Kulikoff also alleged O'Laughlin was "mayor with many hidden agendas and biases that are in direct violation" of her office. He added that O'Laughlin "has attempted at least once most recently to engage in a discussion with her related to city business in which she had told me another councilmember was in agreement."
The allegation would violate the Brown Act's definition of a "serial meeting," where a member of a legislative body conducts a series of individual members. Kulikoff said the topic was not brought up in a public meeting and "is unfair to every member of our community to be disenfranchised from lack of transparency."
Other allegations included disclosing closed session items to members of the community, based on what he heard through private conversations with community members.
He acknowledged his statements would likely color his politics on the council going forward but stressed his ethics prevented him from "hiding behind closed doors." He stressed the mayor's alleged unilateral actions could open California City up to increased liability.
When Kulikoff requested discussion to censure O'Laughlin and develop future framework for similar violations, O'Laughlin immediately requested that City Attorney Baron Bettenhausen meet with Kulikoff.
"These are outrageous [allegations]," O'Laughlin said. "I don't even know where some of these are coming from, but I would appreciate you meeting with him to find out what is going on."
O'Laughlin added that a lot of Kulikoff's statement made no sense to her.
"I've been very careful not to contact employees at all," O'Laughlin said. "I have not micromanaged anything."
Bettenhausen said he would meet with Kulikoff, but stressed existing city policy required requested items be added to the agenda unless a council majority directed otherwise.
Councilmember Karen Macedonio recommended "doing the least invasive thing first" by having Kulikoff speak with Bettenhausen before bringing it to a closed session matter and if necessary for public discussion.

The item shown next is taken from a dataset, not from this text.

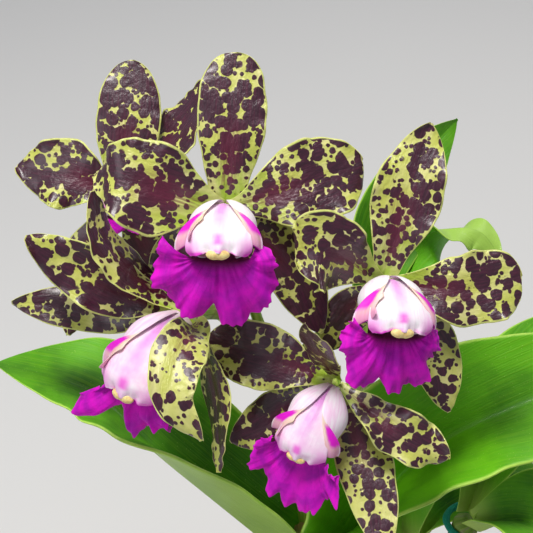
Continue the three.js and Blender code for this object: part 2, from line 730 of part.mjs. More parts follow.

"It's clear we have an issue that needs to be resolved for our council to be a team going forward," Macedonio said. "But I recommend the least invasive thing that starts is the conversation between our city attorney and Councilmember Kulikoff."
Mayor Pro Tem Nick Lessenevitch agreed with Macedonio's stance.
"It's a little premature," he said, adding the council is "a little too young in this process."
Kulikoff said he had tried speaking with the city attorney to avoid bringing the topic to council. A second discussion he said would have no new information.
Bettenhausen confirmed the conversation, and had advised Kulikoff to address the matter in closed session first.
"I do believe the potential liability issues raised by what was said justifies closed session conversation first," Bettenhausen said, "and then based on that, Councilmember Kulikoff could decide how [he wants] to move forward. He later added the concern was for employees and cautioned against naming specific ones during public session.
Lessenevitch agreed any such discussion should be done in closed session, citing potential legal action.
"No matter what we do, we heighten the potential for increased litigation by the very topic we are examining," Lessenevitch said.
Kulikoff said a closed session discussion would be appropriate before bringing it to the public if it was the city attorney's recommendation. However, he reiterated his desire for transparency and said he would avoid naming specific employees per city policy.
"I believe in transparency to the point where something like this doesn't look like it needs to be in closed session," Kulikoff said. "It's just like hiding stuff under the rug at this point."
Macedonio called for a vote to have Kulikoff speak first with the city attorney before deciding if it warranted a closed session discussion at the next council meeting. The vote passed with a 4-1 vote, with only Councilmember Jim Creighton voting no.
Bettenhausen said he would forward a recommendation following his conversation with Kulikoff.